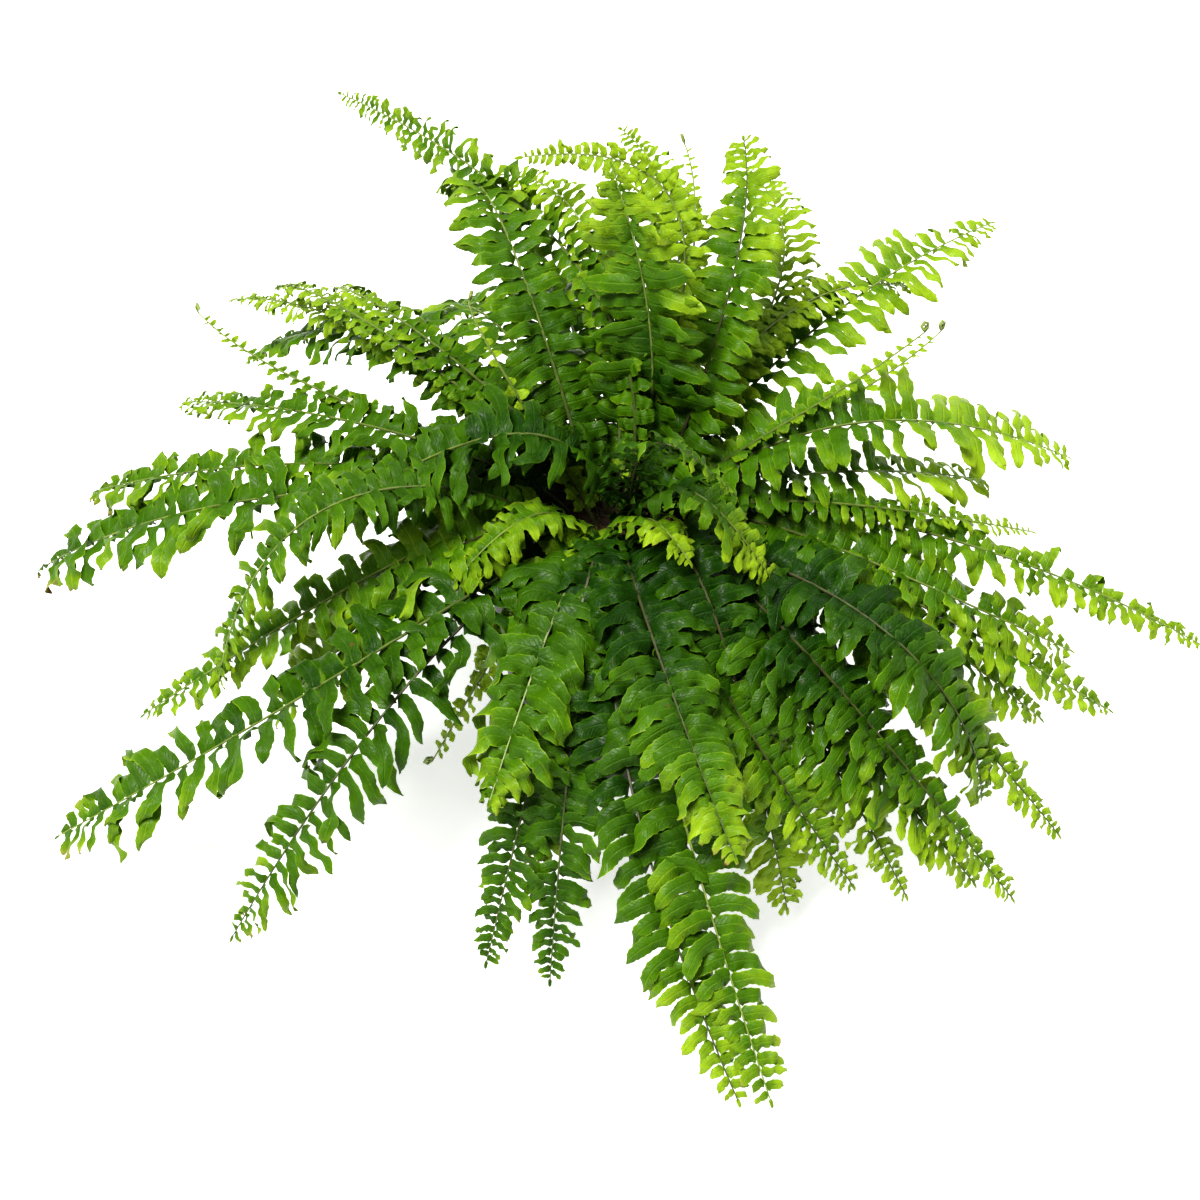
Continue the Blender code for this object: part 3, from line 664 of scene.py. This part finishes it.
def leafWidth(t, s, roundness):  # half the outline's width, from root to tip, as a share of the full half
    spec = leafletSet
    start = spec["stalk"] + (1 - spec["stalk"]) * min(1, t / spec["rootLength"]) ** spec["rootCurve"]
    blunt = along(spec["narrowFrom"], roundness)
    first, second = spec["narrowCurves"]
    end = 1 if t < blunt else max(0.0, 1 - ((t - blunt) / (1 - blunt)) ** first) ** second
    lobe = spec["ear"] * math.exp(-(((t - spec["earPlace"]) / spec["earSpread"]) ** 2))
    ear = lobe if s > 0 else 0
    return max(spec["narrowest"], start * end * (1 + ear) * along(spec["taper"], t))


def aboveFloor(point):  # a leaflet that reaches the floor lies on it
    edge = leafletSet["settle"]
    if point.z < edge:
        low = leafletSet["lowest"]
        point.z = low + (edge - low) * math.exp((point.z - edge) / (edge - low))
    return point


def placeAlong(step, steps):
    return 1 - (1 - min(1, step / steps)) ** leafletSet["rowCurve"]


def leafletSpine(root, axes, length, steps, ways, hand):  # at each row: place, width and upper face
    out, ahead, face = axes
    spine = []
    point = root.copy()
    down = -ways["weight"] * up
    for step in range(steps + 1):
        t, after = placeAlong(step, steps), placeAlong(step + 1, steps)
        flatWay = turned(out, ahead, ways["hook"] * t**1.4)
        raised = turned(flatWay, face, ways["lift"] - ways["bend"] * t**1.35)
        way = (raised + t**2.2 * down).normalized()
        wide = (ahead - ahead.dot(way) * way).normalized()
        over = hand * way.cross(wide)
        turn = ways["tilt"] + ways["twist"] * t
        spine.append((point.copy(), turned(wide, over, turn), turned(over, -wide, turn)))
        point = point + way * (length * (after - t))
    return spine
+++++
◆ **What to produce**: Quote exactly the stretch of lines above that starts at the first one and ends at the line with "return 1 - (1", and nothing beyond it.

◆ **Response**:
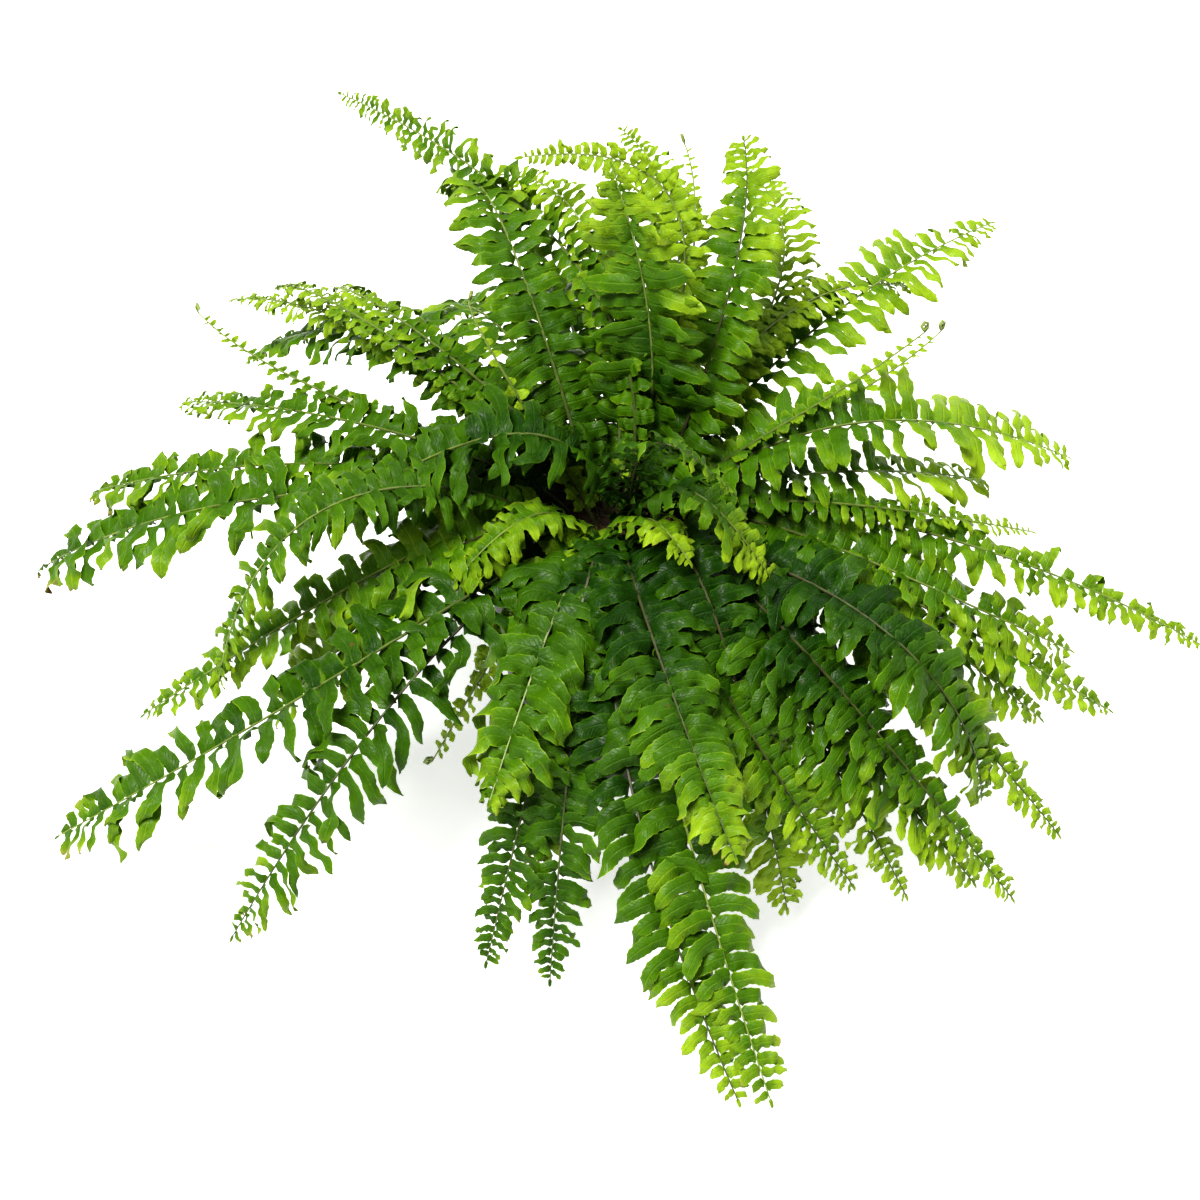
Continue the Blender code for this object: part 3, from line 664 of scene.py. This part finishes it.
def leafWidth(t, s, roundness):  # half the outline's width, from root to tip, as a share of the full half
    spec = leafletSet
    start = spec["stalk"] + (1 - spec["stalk"]) * min(1, t / spec["rootLength"]) ** spec["rootCurve"]
    blunt = along(spec["narrowFrom"], roundness)
    first, second = spec["narrowCurves"]
    end = 1 if t < blunt else max(0.0, 1 - ((t - blunt) / (1 - blunt)) ** first) ** second
    lobe = spec["ear"] * math.exp(-(((t - spec["earPlace"]) / spec["earSpread"]) ** 2))
    ear = lobe if s > 0 else 0
    return max(spec["narrowest"], start * end * (1 + ear) * along(spec["taper"], t))


def aboveFloor(point):  # a leaflet that reaches the floor lies on it
    edge = leafletSet["settle"]
    if point.z < edge:
        low = leafletSet["lowest"]
        point.z = low + (edge - low) * math.exp((point.z - edge) / (edge - low))
    return point


def placeAlong(step, steps):
    return 1 - (1 - min(1, step / steps)) ** leafletSet["rowCurve"]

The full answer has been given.